Smith is experimenting and his experiments have spilled over into other parts of the local culinary scene.
“We started with the salted caramel, which I guess has become a pretty common flavor in recent years,” he said as he ran through other flavors including “old fashioned cocktail” and “espresso.” “For the craft beer and pretzel caramel, we use the Ghost River brewery beer in that caramel to add to the pretzels.”
Among the places Shotwell caramels are sold locally is Social in Laurelwood, a shop that bills itself as “a shop for gracious living” which means they sell antiques, gifts and home furnishings as well as the caramels from Shotwell.
Laurelwood is where the kitchen of Dinstuhl’s Fine Candy Co. Inc. was once located before moving to Pleasant View Road in Raleigh in the 1980s. Dinstuhl’s has retained a presence at Laurelwood, and from it once supplied the old Goldsmith’s department stores, which have since became part of the Macy’s national chain. Dinstuhl’s recently began supplying Macy’s stores with their chocolate.
Dinstuhl’s is a 112-year-old Memphis company built on what Wilkes says is the dominant candy in the area for consumers.
Dinstuhl’s chief candymaker Tommy Washington oversees the kitchen and some fudge on a cooling slab.
(Memphis News/Andrew J. Breig)
“Chocolate is still king in this part of the world. The rest of the country is what we call non-chocolate,” Wilkes said. “It’s the sour candy, the gummy candy and all that stuff. This is not a licorice and marshmallow part of the country. But it is a candy bar part of the country.”
Dinstuhl’s president, Becky Dinstuhl, says the specific preference in the region is milk chocolate.
“But dark chocolate is definitely moving in and people are discovering that it is the healthier of the chocolates,” she said. “We are seeing a trend toward people enjoying dark chocolate more.”
And Dinstuhl’s growth again affirms that there are no neat borders in the world of Memphis candy. For the Valentine’s season, Dinstuhl’s was preparing to make, over a two-day period, 5,000 pounds of chocolate-covered strawberries.
“That’s an all-hands-on-deck time,” Dinstuhl said of the operation, which includes employees who have worked for the company 30 to 50 years.
And the company got a mention this month in People magazine as the recommended chocolatier for Valentines Day.
“Obviously we are growing and our sales are increasing,” Dinstuhl said. “But we want to make sure we do this growth in the right manner. We don’t want to ever lose the quality of what we provide our customer.”

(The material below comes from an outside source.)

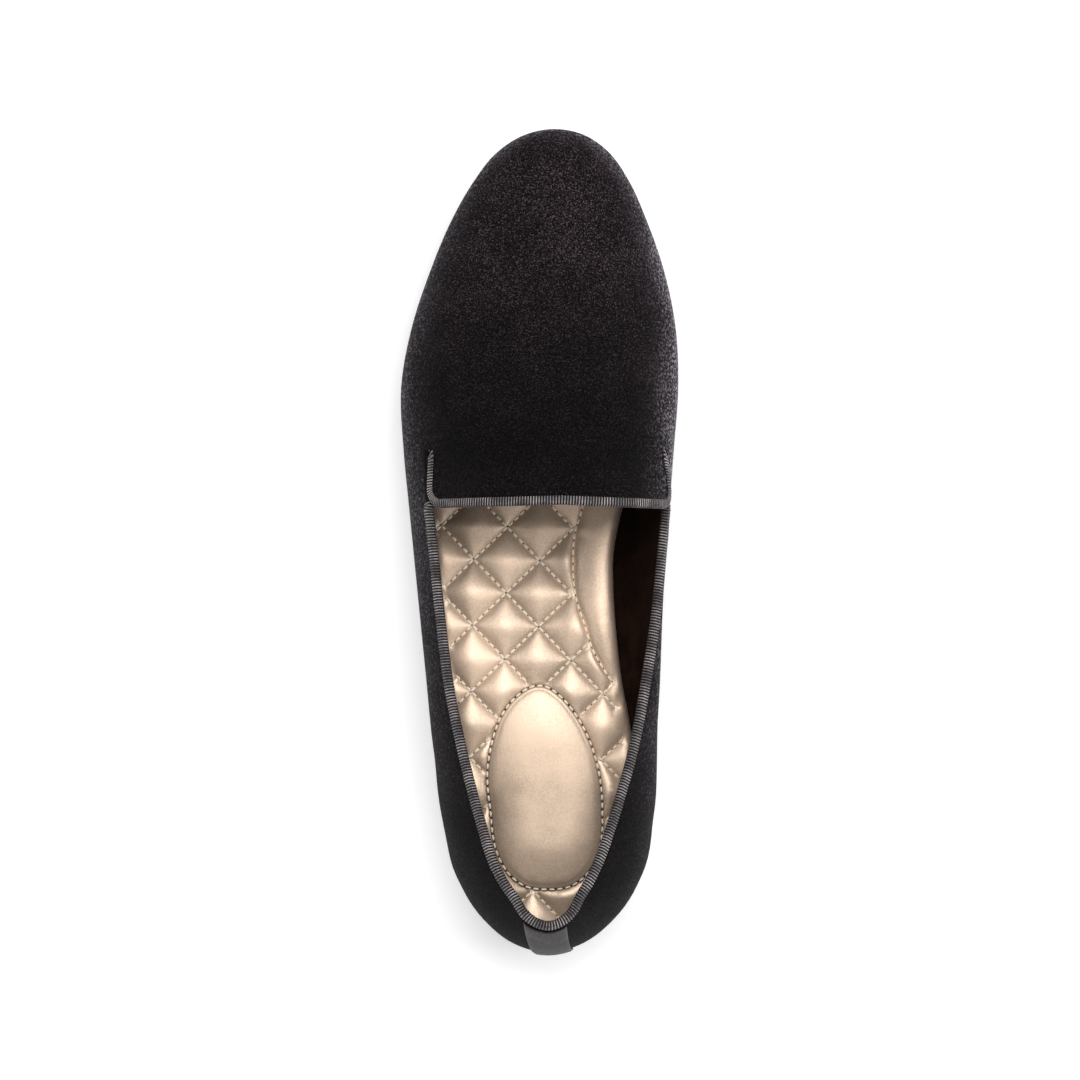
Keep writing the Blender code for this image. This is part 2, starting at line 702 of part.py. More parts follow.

Dinstuhl’s chocolate is on the pillows of every bed on the American Queen, the world’s largest steamboat, and at the Peabody Opera House in St. Louis as well as at the NBA finals and the Kentucky Derby. And the company can specialize with smaller batches as well as large productions like the strawberries.
“We can make a box of chocolates and then insert the corporate logo within the chocolates,” she said. “We customize each box because every box is hand-packed. It’s all hand-made and hand-packed. It gives us the flexibility to be able to provide a product for a company on a small quantity order. We can make it from one box to 10,000 boxes if they would like.”
The smaller-end production is something Smith can relate to with his caramel production.
“We hand cut and wrap all of it,” he said. “We hand stamp our own boxes. We mail our own packages. You name it, we do it. It’s gotten to be a nice business.”
It’s a business that fits into a niche that Smith might expand down the road.
“I eventually think I may move into some different confections down the road at some point,” he admitted. “But the caramels are kind of nearest and dearest to me. There are just not a lot of people making caramel on a basis like mine. … It’s where I’ll focus most of my time, until I feel like we need to branch out a little bit.”
Meanwhile the juggernaut in the made-in-Memphis candy market is the hardest to make contact with, but the transition of the plant from Donruss to Hershey has been documented. Donruss became part of Leaf Inc. in the 1980s. And Wilkes remembers how big the baseball cards made by Donruss and Leaf had become by then.
Kelly Hardcastle and Gary Wilkes, right, of Wayne’s Candy Co. Inc.
(Memphis News/Andrew J. Breig)
“Since we were so close and had such close ties, they would let us have the shipment first. That was a big deal for baseball card aficionados,” he said. “We would get a tractor trailer load, which was 1,000 master cases, it was 40,000 pounds of baseball cards. We would get that truck on a Friday. Everybody else would get theirs on Monday. … By Tuesday, every one of those cases were gone.”
What was the Leaf plant became the Hershey Foods plant in 1996, which included a $5.5 million renovation to make “Good n Plenty” brand candy as well as Twizzlers, Rainblo candy and the enduring Super Bubble. Hershey converted, in the 1996 renovation, about 100,000 square feet of what had been warehouse space for production of the new candy brands that were moving to Memphis from St. Louis and Farmington, N.M.
Wilkes has seen a consolidation in candy wholesalers that is a ripple from the intentions of his father’s first customers.
“My dad started this business in 1947. Just out of World War II. Everybody wanted to be their own boss. Money was starting to flow. They didn’t want their kids to be on the truck. They wanted them to get a college education. The second generation typically were college educated and clerical type workers or entrepreneurs in a different vein. We bought out some other companies along the way. … We do a lot of vending stuff now and potato chips are huge and cookies are huge.”
And that led Wilkes to talk about a new scent he discovered at the warehouse when a half load of just-baked cookies were unloaded and stacked in the warehouse.